Rows from a 3D modeling dataset:
----

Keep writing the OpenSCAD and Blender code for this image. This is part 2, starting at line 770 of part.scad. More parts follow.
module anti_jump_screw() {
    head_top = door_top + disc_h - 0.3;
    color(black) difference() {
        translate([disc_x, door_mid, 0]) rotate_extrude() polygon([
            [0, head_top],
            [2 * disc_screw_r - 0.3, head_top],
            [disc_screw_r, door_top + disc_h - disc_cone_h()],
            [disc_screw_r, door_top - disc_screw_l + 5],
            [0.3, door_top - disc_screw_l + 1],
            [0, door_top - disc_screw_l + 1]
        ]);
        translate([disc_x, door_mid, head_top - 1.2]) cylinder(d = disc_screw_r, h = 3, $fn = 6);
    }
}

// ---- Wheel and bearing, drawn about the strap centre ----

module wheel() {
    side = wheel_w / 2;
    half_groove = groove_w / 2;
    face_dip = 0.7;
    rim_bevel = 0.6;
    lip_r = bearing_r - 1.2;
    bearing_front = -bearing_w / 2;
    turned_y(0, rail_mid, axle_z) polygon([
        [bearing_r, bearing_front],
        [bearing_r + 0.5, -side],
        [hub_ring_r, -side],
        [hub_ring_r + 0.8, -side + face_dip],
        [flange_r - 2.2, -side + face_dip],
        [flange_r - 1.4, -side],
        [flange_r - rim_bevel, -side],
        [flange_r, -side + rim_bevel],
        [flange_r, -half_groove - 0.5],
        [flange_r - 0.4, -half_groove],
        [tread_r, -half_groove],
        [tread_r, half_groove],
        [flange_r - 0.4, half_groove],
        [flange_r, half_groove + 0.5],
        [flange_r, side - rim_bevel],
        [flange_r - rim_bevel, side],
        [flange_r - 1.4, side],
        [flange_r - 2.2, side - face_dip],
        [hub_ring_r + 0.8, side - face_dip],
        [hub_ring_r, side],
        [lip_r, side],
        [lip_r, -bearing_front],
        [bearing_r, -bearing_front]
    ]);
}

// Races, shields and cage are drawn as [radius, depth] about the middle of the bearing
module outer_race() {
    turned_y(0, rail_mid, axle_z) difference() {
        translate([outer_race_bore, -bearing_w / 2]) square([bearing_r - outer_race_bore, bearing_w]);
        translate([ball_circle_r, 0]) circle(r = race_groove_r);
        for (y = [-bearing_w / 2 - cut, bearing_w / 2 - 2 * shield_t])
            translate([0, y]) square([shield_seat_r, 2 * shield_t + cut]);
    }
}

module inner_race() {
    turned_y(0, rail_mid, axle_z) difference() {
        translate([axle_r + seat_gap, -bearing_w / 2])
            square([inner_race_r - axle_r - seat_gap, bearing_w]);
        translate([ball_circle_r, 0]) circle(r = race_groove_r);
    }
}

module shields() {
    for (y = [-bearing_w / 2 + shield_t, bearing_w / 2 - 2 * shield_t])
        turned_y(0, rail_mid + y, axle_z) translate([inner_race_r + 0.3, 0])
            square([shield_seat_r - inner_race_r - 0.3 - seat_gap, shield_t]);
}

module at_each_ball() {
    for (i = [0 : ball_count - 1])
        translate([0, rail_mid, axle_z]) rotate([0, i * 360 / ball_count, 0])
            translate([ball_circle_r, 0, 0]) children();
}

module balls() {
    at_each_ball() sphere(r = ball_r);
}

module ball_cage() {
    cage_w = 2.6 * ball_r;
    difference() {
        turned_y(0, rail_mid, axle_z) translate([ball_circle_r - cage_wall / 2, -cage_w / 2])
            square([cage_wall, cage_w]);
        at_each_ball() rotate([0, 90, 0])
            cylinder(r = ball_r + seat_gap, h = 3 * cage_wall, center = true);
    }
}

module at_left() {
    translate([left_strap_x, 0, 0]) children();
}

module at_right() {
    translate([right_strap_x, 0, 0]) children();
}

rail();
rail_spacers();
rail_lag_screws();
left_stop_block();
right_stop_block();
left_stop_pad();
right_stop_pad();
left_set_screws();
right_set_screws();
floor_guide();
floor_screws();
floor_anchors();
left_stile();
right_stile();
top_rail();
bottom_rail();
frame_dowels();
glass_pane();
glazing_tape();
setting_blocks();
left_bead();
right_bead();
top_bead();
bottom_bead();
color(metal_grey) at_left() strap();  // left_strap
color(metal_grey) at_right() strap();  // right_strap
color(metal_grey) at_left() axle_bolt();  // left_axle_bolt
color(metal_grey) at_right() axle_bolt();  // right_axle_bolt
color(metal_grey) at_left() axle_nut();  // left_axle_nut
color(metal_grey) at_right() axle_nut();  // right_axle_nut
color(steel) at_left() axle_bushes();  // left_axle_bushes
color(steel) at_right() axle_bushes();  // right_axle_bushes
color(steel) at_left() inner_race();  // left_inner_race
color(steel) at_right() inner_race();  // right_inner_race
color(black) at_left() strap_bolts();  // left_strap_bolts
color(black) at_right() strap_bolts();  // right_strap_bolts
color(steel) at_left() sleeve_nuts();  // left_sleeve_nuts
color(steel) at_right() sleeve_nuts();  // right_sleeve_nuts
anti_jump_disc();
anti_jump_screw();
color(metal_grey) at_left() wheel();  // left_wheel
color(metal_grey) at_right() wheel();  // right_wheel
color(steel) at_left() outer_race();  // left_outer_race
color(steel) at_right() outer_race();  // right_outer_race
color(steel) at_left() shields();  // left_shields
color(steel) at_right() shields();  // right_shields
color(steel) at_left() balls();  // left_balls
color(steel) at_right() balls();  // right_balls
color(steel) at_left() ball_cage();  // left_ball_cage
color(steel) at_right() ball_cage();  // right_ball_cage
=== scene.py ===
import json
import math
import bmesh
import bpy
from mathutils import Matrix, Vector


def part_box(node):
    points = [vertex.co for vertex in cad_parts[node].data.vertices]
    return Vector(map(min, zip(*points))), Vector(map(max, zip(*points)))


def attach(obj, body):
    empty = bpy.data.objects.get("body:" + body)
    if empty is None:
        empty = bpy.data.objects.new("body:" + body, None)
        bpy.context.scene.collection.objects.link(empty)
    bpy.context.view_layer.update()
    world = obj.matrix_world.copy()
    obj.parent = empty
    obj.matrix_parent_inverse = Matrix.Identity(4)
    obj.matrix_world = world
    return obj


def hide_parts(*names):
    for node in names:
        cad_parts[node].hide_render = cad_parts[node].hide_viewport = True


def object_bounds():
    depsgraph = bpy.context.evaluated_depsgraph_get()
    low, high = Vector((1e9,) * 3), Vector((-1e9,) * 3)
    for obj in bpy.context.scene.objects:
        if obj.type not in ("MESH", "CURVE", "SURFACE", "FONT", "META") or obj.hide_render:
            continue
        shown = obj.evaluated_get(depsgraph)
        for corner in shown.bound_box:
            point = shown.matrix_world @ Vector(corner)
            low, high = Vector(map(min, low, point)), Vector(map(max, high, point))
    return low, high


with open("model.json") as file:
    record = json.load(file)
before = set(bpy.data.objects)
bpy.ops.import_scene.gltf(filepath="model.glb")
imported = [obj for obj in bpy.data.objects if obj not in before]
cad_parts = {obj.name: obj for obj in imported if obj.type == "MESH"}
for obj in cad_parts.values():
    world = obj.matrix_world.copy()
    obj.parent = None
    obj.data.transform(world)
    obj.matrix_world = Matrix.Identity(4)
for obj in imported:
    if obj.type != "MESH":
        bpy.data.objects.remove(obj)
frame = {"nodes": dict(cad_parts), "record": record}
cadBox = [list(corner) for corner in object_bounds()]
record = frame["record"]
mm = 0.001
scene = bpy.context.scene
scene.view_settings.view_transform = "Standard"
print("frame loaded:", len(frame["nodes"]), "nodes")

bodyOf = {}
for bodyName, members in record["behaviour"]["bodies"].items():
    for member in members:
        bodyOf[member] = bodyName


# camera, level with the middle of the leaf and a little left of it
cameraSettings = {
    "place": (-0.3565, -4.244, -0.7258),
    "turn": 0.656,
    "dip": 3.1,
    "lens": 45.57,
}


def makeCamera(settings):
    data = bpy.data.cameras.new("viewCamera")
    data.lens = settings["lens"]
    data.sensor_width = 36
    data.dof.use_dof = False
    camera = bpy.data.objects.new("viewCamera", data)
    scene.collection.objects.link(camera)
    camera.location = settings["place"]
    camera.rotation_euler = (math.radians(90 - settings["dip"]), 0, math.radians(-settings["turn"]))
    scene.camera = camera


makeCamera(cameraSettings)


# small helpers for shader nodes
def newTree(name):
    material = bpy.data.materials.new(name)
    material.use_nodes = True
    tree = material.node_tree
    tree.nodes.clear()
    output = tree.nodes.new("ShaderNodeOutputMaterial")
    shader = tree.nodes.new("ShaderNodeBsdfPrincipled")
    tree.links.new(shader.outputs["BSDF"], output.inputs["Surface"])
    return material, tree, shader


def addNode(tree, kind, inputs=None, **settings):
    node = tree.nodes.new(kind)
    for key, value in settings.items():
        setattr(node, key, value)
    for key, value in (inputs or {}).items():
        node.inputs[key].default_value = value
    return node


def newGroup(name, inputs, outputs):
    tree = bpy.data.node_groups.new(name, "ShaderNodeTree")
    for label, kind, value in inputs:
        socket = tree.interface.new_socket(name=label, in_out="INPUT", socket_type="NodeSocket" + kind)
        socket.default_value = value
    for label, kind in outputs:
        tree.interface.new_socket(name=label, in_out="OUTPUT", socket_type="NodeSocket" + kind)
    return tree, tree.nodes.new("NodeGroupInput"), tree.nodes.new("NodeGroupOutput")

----

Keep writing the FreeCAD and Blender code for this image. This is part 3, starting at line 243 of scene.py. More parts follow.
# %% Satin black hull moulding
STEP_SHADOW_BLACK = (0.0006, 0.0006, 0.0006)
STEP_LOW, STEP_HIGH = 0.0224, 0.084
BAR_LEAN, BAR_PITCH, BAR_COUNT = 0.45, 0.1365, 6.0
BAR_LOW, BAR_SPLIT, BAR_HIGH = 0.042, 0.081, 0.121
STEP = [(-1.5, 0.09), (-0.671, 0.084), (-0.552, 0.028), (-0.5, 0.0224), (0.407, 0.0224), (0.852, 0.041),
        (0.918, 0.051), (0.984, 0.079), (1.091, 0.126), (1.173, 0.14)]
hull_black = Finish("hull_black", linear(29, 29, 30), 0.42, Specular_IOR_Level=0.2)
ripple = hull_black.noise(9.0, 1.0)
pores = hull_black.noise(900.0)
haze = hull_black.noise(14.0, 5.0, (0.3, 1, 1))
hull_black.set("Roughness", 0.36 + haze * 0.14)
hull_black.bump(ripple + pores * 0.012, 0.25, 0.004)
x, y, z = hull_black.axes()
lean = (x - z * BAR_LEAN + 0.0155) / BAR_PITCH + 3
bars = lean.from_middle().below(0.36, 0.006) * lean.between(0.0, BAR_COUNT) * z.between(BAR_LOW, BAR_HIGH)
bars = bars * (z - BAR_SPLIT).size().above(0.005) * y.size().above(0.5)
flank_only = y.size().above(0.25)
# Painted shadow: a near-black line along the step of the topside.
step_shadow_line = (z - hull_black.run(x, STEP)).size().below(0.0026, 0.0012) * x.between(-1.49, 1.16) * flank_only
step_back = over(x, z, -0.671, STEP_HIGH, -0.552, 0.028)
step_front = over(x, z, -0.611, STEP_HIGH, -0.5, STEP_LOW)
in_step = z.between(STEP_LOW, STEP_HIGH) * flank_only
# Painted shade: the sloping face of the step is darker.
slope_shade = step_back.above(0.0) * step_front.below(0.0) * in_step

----

Print the lines from the line with "obj.matrix_world = world" to the line with "point = shown.matrix_world" exactly, and print nothing else. Both of those lines are included.

    obj.matrix_world = world
    return obj


def hide_parts(*names):
    for node in names:
        cad_parts[node].hide_render = cad_parts[node].hide_viewport = True


def object_bounds():
    depsgraph = bpy.context.evaluated_depsgraph_get()
    low, high = Vector((1e9,) * 3), Vector((-1e9,) * 3)
    for obj in bpy.context.scene.objects:
        if obj.type not in ("MESH", "CURVE", "SURFACE", "FONT", "META") or obj.hide_render:
            continue
        shown = obj.evaluated_get(depsgraph)
        for corner in shown.bound_box:
            point = shown.matrix_world @ Vector(corner)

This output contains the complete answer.